— Given task —
It is required that all of the data be written out exactly.

— Recorded information —
________________________________________

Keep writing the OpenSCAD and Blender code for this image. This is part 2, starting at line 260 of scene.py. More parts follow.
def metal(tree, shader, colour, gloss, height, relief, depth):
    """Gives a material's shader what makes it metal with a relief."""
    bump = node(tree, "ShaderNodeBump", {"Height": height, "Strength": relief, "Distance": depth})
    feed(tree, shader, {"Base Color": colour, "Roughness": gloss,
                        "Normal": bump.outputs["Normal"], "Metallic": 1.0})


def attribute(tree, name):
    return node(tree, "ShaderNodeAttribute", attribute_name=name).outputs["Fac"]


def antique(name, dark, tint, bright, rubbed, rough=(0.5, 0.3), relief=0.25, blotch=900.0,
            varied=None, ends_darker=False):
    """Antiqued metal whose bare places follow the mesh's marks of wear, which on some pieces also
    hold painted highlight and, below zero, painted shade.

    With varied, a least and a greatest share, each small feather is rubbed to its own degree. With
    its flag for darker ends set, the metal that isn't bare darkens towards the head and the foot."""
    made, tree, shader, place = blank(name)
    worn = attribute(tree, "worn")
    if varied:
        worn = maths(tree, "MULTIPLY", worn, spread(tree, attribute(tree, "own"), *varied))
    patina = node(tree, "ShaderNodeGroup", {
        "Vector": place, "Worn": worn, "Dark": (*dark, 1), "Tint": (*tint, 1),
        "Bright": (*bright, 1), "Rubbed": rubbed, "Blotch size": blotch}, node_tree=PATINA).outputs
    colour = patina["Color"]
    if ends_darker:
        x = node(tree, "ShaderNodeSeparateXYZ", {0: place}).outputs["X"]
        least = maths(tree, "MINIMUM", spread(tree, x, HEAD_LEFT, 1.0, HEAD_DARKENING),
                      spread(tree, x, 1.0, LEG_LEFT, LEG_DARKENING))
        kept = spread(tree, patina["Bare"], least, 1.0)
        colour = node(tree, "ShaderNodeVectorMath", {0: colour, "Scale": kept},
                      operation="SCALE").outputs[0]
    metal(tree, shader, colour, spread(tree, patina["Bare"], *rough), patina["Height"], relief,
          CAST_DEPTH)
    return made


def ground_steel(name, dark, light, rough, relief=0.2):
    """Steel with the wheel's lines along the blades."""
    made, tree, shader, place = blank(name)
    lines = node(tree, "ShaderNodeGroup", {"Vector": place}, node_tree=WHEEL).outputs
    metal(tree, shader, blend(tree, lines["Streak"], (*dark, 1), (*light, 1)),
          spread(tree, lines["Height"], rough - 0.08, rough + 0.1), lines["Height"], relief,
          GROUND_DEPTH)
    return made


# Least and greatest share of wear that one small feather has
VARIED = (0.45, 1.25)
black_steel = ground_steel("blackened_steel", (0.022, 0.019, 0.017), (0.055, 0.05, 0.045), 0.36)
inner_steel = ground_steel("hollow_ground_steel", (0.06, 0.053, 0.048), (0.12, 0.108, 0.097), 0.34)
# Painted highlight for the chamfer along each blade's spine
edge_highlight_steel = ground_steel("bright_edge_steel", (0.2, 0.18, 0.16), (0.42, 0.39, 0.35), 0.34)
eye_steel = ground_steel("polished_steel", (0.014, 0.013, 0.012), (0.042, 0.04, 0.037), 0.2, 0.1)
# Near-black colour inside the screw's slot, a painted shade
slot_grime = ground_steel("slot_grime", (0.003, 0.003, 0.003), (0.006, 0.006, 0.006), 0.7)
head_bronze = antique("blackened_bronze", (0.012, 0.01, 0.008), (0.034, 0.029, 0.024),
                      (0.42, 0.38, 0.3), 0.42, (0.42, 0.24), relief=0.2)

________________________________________

— Reply —
Keep writing the OpenSCAD and Blender code for this image. This is part 2, starting at line 260 of scene.py. More parts follow.
def metal(tree, shader, colour, gloss, height, relief, depth):
    """Gives a material's shader what makes it metal with a relief."""
    bump = node(tree, "ShaderNodeBump", {"Height": height, "Strength": relief, "Distance": depth})
    feed(tree, shader, {"Base Color": colour, "Roughness": gloss,
                        "Normal": bump.outputs["Normal"], "Metallic": 1.0})


def attribute(tree, name):
    return node(tree, "ShaderNodeAttribute", attribute_name=name).outputs["Fac"]


def antique(name, dark, tint, bright, rubbed, rough=(0.5, 0.3), relief=0.25, blotch=900.0,
            varied=None, ends_darker=False):
    """Antiqued metal whose bare places follow the mesh's marks of wear, which on some pieces also
    hold painted highlight and, below zero, painted shade.

    With varied, a least and a greatest share, each small feather is rubbed to its own degree. With
    its flag for darker ends set, the metal that isn't bare darkens towards the head and the foot."""
    made, tree, shader, place = blank(name)
    worn = attribute(tree, "worn")
    if varied:
        worn = maths(tree, "MULTIPLY", worn, spread(tree, attribute(tree, "own"), *varied))
    patina = node(tree, "ShaderNodeGroup", {
        "Vector": place, "Worn": worn, "Dark": (*dark, 1), "Tint": (*tint, 1),
        "Bright": (*bright, 1), "Rubbed": rubbed, "Blotch size": blotch}, node_tree=PATINA).outputs
    colour = patina["Color"]
    if ends_darker:
        x = node(tree, "ShaderNodeSeparateXYZ", {0: place}).outputs["X"]
        least = maths(tree, "MINIMUM", spread(tree, x, HEAD_LEFT, 1.0, HEAD_DARKENING),
                      spread(tree, x, 1.0, LEG_LEFT, LEG_DARKENING))
        kept = spread(tree, patina["Bare"], least, 1.0)
        colour = node(tree, "ShaderNodeVectorMath", {0: colour, "Scale": kept},
                      operation="SCALE").outputs[0]
    metal(tree, shader, colour, spread(tree, patina["Bare"], *rough), patina["Height"], relief,
          CAST_DEPTH)
    return made


def ground_steel(name, dark, light, rough, relief=0.2):
    """Steel with the wheel's lines along the blades."""
    made, tree, shader, place = blank(name)
    lines = node(tree, "ShaderNodeGroup", {"Vector": place}, node_tree=WHEEL).outputs
    metal(tree, shader, blend(tree, lines["Streak"], (*dark, 1), (*light, 1)),
          spread(tree, lines["Height"], rough - 0.08, rough + 0.1), lines["Height"], relief,
          GROUND_DEPTH)
    return made


# Least and greatest share of wear that one small feather has
VARIED = (0.45, 1.25)
black_steel = ground_steel("blackened_steel", (0.022, 0.019, 0.017), (0.055, 0.05, 0.045), 0.36)
inner_steel = ground_steel("hollow_ground_steel", (0.06, 0.053, 0.048), (0.12, 0.108, 0.097), 0.34)
# Painted highlight for the chamfer along each blade's spine
edge_highlight_steel = ground_steel("bright_edge_steel", (0.2, 0.18, 0.16), (0.42, 0.39, 0.35), 0.34)
eye_steel = ground_steel("polished_steel", (0.014, 0.013, 0.012), (0.042, 0.04, 0.037), 0.2, 0.1)
# Near-black colour inside the screw's slot, a painted shade
slot_grime = ground_steel("slot_grime", (0.003, 0.003, 0.003), (0.006, 0.006, 0.006), 0.7)
head_bronze = antique("blackened_bronze", (0.012, 0.01, 0.008), (0.034, 0.029, 0.024),
                      (0.42, 0.38, 0.3), 0.42, (0.42, 0.24), relief=0.2)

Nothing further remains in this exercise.